Stesse ingiustificate previsioni anche per l’istituzione del “Servizio Civile Digitale” (Missione 1). Qui è previsto – chissà da chi – che attraverso il reclutamento di giovani che aiuteranno gli utenti ad acquisire competenze digitali di base si potranno migliorare le competenze digitali e supportare l’inclusione lavorativa dei giovani. Considerazioni politiche da fare invidia all’apparente scarsa complessità del codice binario… inoltre, all’interno della pubblica amministrazione lo sforzo di reskilling e upskilling (ma siamo seri? La PA italiana?), includerà un’ampia offerta di corsi online aperti e di massa (MOOC, i.e. Massive Open Online Courses) e l’introduzione di “comunità di competenze” (Community of Practice). Il pot-pourri è servito!

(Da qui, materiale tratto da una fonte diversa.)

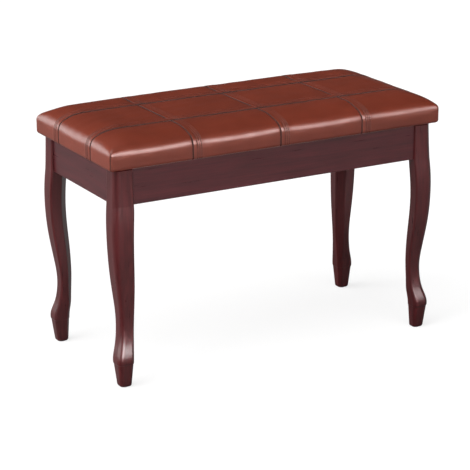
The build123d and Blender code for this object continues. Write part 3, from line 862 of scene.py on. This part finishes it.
def stained_rubberwood(name, grain, dark, light):
    """Rubberwood stained mahogany under satin lacquer, its grain along one axis.

    The grain shows as faint streaks; the lacquer gives a clear but soft reflection.
    """
    material, tree = new_material(name)
    place = object_place(tree)

    def grained(across, along, octaves, **inputs):
        sizes = [along if axis == grain else across for axis in range(3)]
        return noise(tree, stretched(tree, place, sizes), 1.0, octaves, Roughness=0.6, **inputs)

    # growth bands 14 mm wide, streaks of fibre 3 mm wide, and open pores 0.5 mm wide
    bands = grained(14 * MM, 240 * MM, 2.0, Distortion=0.6)
    streaks = grained(3 * MM, 90 * MM, 4.0)
    pores = spread(tree, grained(0.5 * MM, 9 * MM, 2.0), 0.62, 0.72, 0.0, 0.5)
    figure = mix(tree, 0.55, bands, streaks, "FLOAT")
    tone = mix(tree, spread(tree, figure, 0.34, 0.66), rgba(dark), rgba(light))
    stain = mix(tree, pores, tone, rgba([0.4 * c for c in dark]))
    rough = spread(tree, streaks, 0.3, 0.7, 0.27, 0.36)
    sunk = bump(tree, pores, 0.25, 0.06 * MM, invert=True)
    waved = bump(tree, streaks, 0.2, 0.12 * MM, over=sunk)
    principled(tree, {"Base Color": stain, "Roughness": rough, "IOR": 1.5, "Normal": waved})
    return material


def bare_poplar():
    """Sawn poplar, unfinished: matt, pale and streaked along its grain."""
    material, tree = new_material("poplar_sawn")
    # grain 1.6 mm wide, running up the block
    along_grain = stretched(tree, object_place(tree), (1.6 * MM, 1.6 * MM, 45 * MM))
    streaks = noise(tree, along_grain, 1.0, 4.0)
    tone = mix(tree, streaks, rgba(linear("#8F6C42")), rgba(linear("#DDBE8E")))
    sawn = bump(tree, streaks, 0.5, 0.2 * MM)
    principled(tree, {"Base Color": tone, "Roughness": 0.78, "Normal": sawn})
    return material


def birch_plywood():
    """Birch plywood, sanded: pale figured faces, and layers 1.5 mm thick that show on the edges."""
    material, tree = new_material("birch_plywood_sanded")
    place = object_place(tree)
    along_grain = stretched(tree, place, (180 * MM, 9 * MM, 1.5 * MM))
    figure = noise(tree, along_grain, 1.0, 3.0, Distortion=0.8)
    # a ply every 1.5 mm: a sine of the height with a period of two plies
    layers = add_node(
        tree,
        "ShaderNodeTexWave",
        {"Vector": place, "Scale": 0.31416 / (3 * MM), "Distortion": 0.0},
        bands_direction="Z",
    )
    mixed = mix(tree, 0.45, figure, layers.outputs["Fac"], "FLOAT")
    tone = mix(tree, mixed, rgba(linear("#A67F50")), rgba(linear("#E2C695")))
    principled(tree, {"Base Color": tone, "Roughness": 0.6})
    return material


def tempered_hardboard():
    """Hardboard, pressed and oil-tempered: brown, flecked with fibre, with a faint polish."""
    material, tree = new_material("hardboard_tempered")
    # matted fibres about 2.5 mm long
    fibres = noise(tree, object_place(tree), 1 / (2.5 * MM), 5.0, Roughness=0.7)
    flecks = spread(tree, fibres, 0.35, 0.65)
    tone = mix(tree, flecks, rgba(linear("#4A2F1E")), rgba(linear("#7A5538")))
    matted = bump(tree, fibres, 0.4, 0.1 * MM)
    principled(tree, {"Base Color": tone, "Roughness": 0.5, "Normal": matted})
    return material


def spunbond_cloth():
    """Spunbond polypropylene dust cloth: black, matt and point-bonded in a grid."""
    material, tree = new_material("polypropylene_spunbond")
    place = object_place(tree)
    # bond points about 2.4 mm apart
    points = add_node(
        tree,
        "ShaderNodeTexVoronoi",
        {"Vector": place, "Scale": 1 / (2.4 * MM), "Randomness": 0.15},
        feature="F1",
    )
    fuzz = noise(tree, place, 1 / (0.8 * MM), 3.0)
    tone = mix(tree, fuzz, rgba(linear("#141315")), rgba(linear("#2C2A2D")))
    pressed = bump(tree, spread(tree, points.outputs["Distance"], 0.15, 0.35), 0.6, 0.15 * MM)
    sockets = {"Base Color": tone, "Roughness": 0.85, "Sheen Weight": 0.15, "Normal": pressed}
    principled(tree, sockets)
    return material


def moulded_plastic(name, dark, light, roughness):
    """A small moulded part, such as a nylon glide or a rubber bumper: an even, faintly grained skin."""
    material, tree = new_material(name)
    # spark-eroded mould grain, about 0.6 mm
    grain = noise(tree, object_place(tree), 1 / (0.6 * MM), 2.0)
    tone = mix(tree, grain, rgba(linear(dark)), rgba(linear(light)))
    skin = bump(tree, grain, 0.25, 0.05 * MM)
    principled(tree, {"Base Color": tone, "Roughness": roughness, "Normal": skin})
    return material


def plated_steel(name, dark, light, low, high, along):
    """Plated steel: a metal mirror blurred by rolling marks, with a cloudy passivated tint."""
    material, tree = new_material(name)
    place = object_place(tree)
    # rolling marks 0.4 mm wide and as long as the sheet's finish needs
    marks = noise(tree, stretched(tree, place, (0.4 * MM, along, 0.4 * MM)), 1.0, 3.0)
    clouds = noise(tree, place, 1 / (6 * MM), 3.0)
    tone = mix(tree, clouds, rgba(linear(dark)), rgba(linear(light)))
    rough = spread(tree, marks, 0.3, 0.7, low, high)
    rolled = bump(tree, marks, 0.2, 0.03 * MM)
    sockets = {"Base Color": tone, "Metallic": 1.0, "Roughness": rough, "Normal": rolled}
    principled(tree, sockets)
    return material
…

Ma, volendo concedere beneficio del dubbio al PNRR italiano per i giovani, possiamo ancora mangiare la foglia offerta dalla valutazione di impatto del PNRR sull’occupazione giovanile realizzata dal Governo e che riporta le variazioni percentuali dell’occupazione giovanile come deviazione percentuale dallo scenario di base per tutto l’orizzonte temporale del Piano, secondo la quale l’occupazione giovanile registrerà un incremento massimo del 3,2 per cento nel triennio 2024-2026 rispetto allo scenario di base, con una accentuata attivazione massima nel Sud pari al + 4,9% (elaborazione MEF-DT su dati MACGEM-IT).